WHAT IS BEING ASKED: Output, please, exactly those lines of the listing that come before the line with "the twisted oval.", along with that line itself.

— Start of SOURCE DATA —

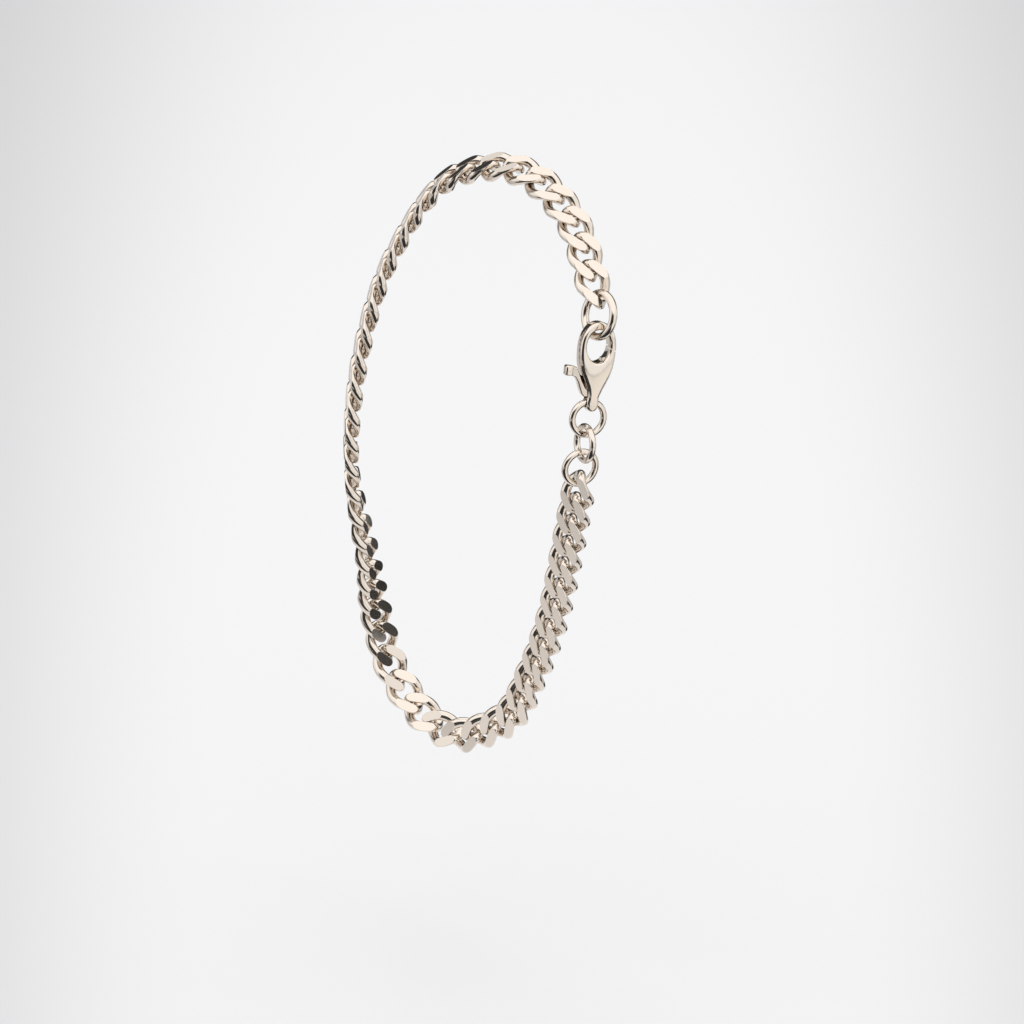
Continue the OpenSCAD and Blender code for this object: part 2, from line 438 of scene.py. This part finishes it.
@dataclass
class CurbLink:
    """One link: an oval of wire twisted about its length and ground flat on both faces.

    The twist is in degrees, from the link's middle to its end. The link is wound from a round
    hoop, whose radius only has to be larger than the wire.
    """

    length: float = 7.1
    width: float = 5.0
    wire_width: float = 1.38
    wire_depth: float = 1.28
    thickness: float = 1.82
    twist: float = 55.0
    fullness: float = 1.06
    steps: int = 72
    sides: int = 18
    hoop_radius: float = 10.0
    run_step: float = 0.01
    arris: float = 0.035
    arris_segments: int = 2
    flat_normal: float = 0.9999
    flat_slack: float = 0.002

    def _middle(self, t: float) -> tuple[Vector, float]:
        """Find where the wire's middle lies, and how far it is twisted.

        Args:
            t: The turn round the oval, in radians.

        Returns:
            The place of the wire's middle, and its twist in radians.
        """
        half_length = (self.length - self.wire_width) / 2
        half_width = (self.width - self.wire_width) / 2
        c, s = math.cos(t), math.sin(t)
        x = half_length * math.copysign(abs(c) ** self.fullness, c)
        r = half_width * math.copysign(abs(s) ** self.fullness, s)
        turn = -math.radians(self.twist) * x / half_length
        return Vector((x, r * math.cos(turn), r * math.sin(turn))), turn

    def _wound(self, co: Vector) -> Vector:
        """Carry a point of the plain hoop onto the twisted oval.

        Args:
            co: The point on the hoop.

        Returns:
            The same point of the link.
        """
        t = math.atan2(co.y, co.x)
        middle, turn = self._middle(t)
        ahead, behind = self._middle(t + self.run_step)[0], self._middle(t - self.run_step)[0]
        run = (ahead - behind).normalized()
        up = Vector((0, -math.sin(turn), math.cos(turn)))
        up = (up - run * up.dot(run)).normalized()
        out = run.cross(up)
        return middle + up * co.z + out * (math.hypot(co.x, co.y) - self.hoop_radius)

    def mesh(self) -> bpy.types.Mesh:
        """Build the link once, for every place on the chain.

        Returns:
            The link's mesh in millimetres, X along it and Z through its faces.
        """
        bm = hoop(self.hoop_radius, (self.wire_width, self.wire_depth), self.steps, self.sides)
        for vert in bm.verts:
            vert.co = self._wound(vert.co)
        smooth(bm)
        for side in (1, -1):
            self._grind(bm, side)
        made = bpy.data.meshes.new("link")
        bm.to_mesh(made)
        bm.free()
        return made

    def _grind(self, bm: bmesh.types.BMesh, side: int) -> None:
        """Grind one face of the link flat and break its sharp edge.

        Args:
            bm: The link.
            side: 1 for the upper face, -1 for the lower one.
        """
        level = side * self.thickness / 2
        cut = bmesh.ops.bisect_plane(
            bm, geom=bm.verts[:] + bm.edges[:] + bm.faces[:], dist=CUT_WELD,
            plane_co=(0, 0, level), plane_no=(0, 0, side), clear_outer=True)
        rim = [e for e in cut["geom_cut"] if isinstance(e, bmesh.types.BMEdge)]
        bmesh.ops.edgeloop_fill(bm, edges=rim)
        bmesh.ops.recalc_face_normals(bm, faces=bm.faces)
        round_over(bm, rim, self.arris, self.arris_segments)
        for face in bm.faces:
            off_level = abs(face.calc_center_median().z - level)
            if abs(face.normal.z) > self.flat_normal and off_level < self.flat_slack:
                face.smooth = False
                for edge in face.edges:
                    edge.smooth = False


@dataclass
class Chain:
    """The curb chain, in the two lengths that the frame has."""

    lengths: tuple[str, ...] = ("chain_front", "chain_back")
    link: CurbLink = field(default_factory=CurbLink)

    def build(self, finish: bpy.types.Material) -> None:
        """Set a full link at every place where the frame has a plain one.

        Args:
            finish: The metal.
        """
        pattern = self.link.mesh()
        for node in self.lengths:
            plain = merged(node)
            places = [main_frame(solid) for solid in islands(plain)]
            plain.free()
            bm = bmesh.new()
            for place in places:
                before = len(bm.verts)
                bm.from_mesh(pattern)
                bm.verts.ensure_lookup_table()
                bmesh.ops.transform(bm, matrix=place, verts=bm.verts[before:])
            piece = finished(bm, node.replace("chain", "links"), Matrix.Identity(4))
            dress(piece, finish, ROOT_BODY, node)
            LOG.info("%s: %d links", node, len(places))


@dataclass
class WireRing:
    """A closed ring of round wire, no joint showing."""

    node: str
    wire: float
    outside: float
    steps: int = 96
    sides: int = 28

    def build(self, finish: bpy.types.Material) -> None:
        """Bend the ring in the frame's place.

        Args:
            finish: The metal.
        """
        plain = merged(self.node)
        place = main_frame([v.co.copy() for v in plain.verts])
        plain.free()
        radius = (self.outside - self.wire) / 2
        bm = hoop(radius, (self.wire, self.wire), self.steps, self.sides)
        smooth(bm)
        dress(finished(bm, self.node + "_wire", place), finish, ROOT_BODY, self.node)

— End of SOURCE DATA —

RESULT BELOW:
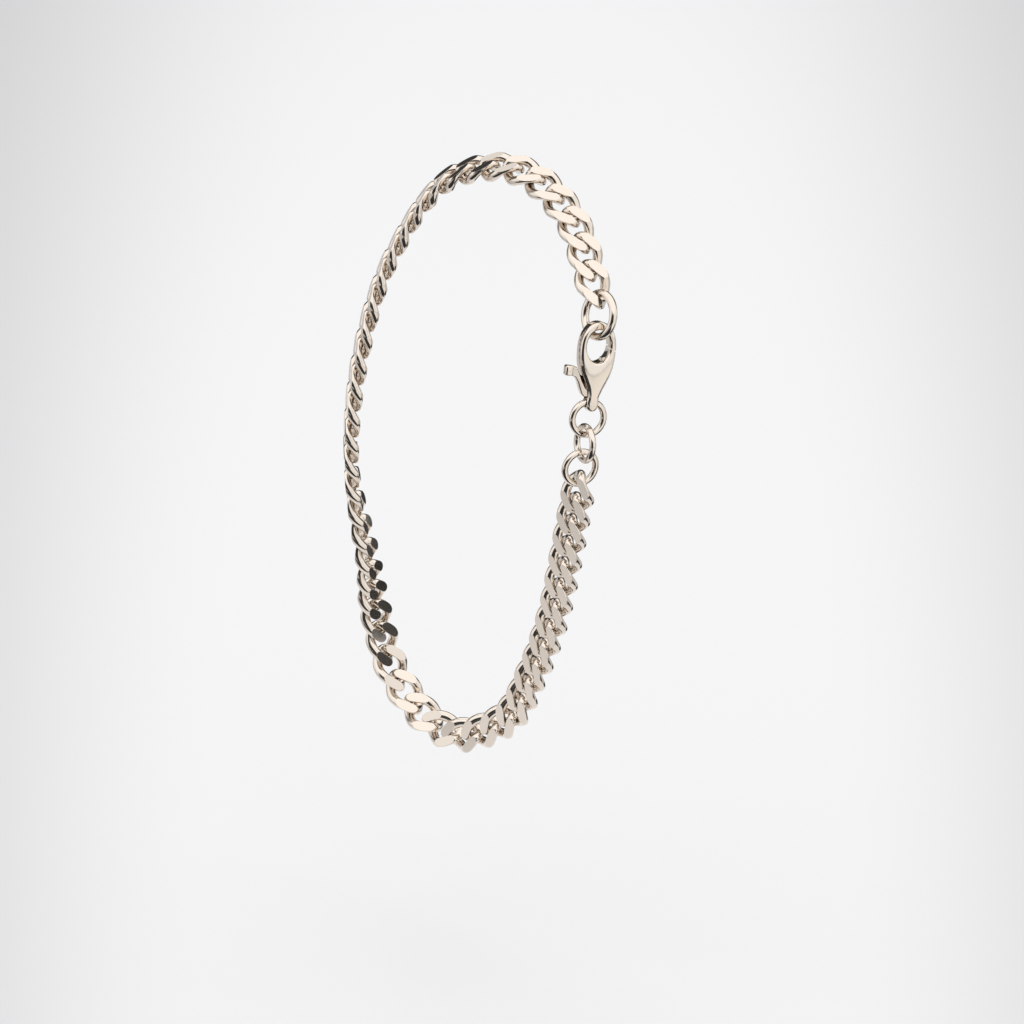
Continue the OpenSCAD and Blender code for this object: part 2, from line 438 of scene.py. This part finishes it.
@dataclass
class CurbLink:
    """One link: an oval of wire twisted about its length and ground flat on both faces.

    The twist is in degrees, from the link's middle to its end. The link is wound from a round
    hoop, whose radius only has to be larger than the wire.
    """

    length: float = 7.1
    width: float = 5.0
    wire_width: float = 1.38
    wire_depth: float = 1.28
    thickness: float = 1.82
    twist: float = 55.0
    fullness: float = 1.06
    steps: int = 72
    sides: int = 18
    hoop_radius: float = 10.0
    run_step: float = 0.01
    arris: float = 0.035
    arris_segments: int = 2
    flat_normal: float = 0.9999
    flat_slack: float = 0.002

    def _middle(self, t: float) -> tuple[Vector, float]:
        """Find where the wire's middle lies, and how far it is twisted.

        Args:
            t: The turn round the oval, in radians.

        Returns:
            The place of the wire's middle, and its twist in radians.
        """
        half_length = (self.length - self.wire_width) / 2
        half_width = (self.width - self.wire_width) / 2
        c, s = math.cos(t), math.sin(t)
        x = half_length * math.copysign(abs(c) ** self.fullness, c)
        r = half_width * math.copysign(abs(s) ** self.fullness, s)
        turn = -math.radians(self.twist) * x / half_length
        return Vector((x, r * math.cos(turn), r * math.sin(turn))), turn

    def _wound(self, co: Vector) -> Vector:
        """Carry a point of the plain hoop onto the twisted oval.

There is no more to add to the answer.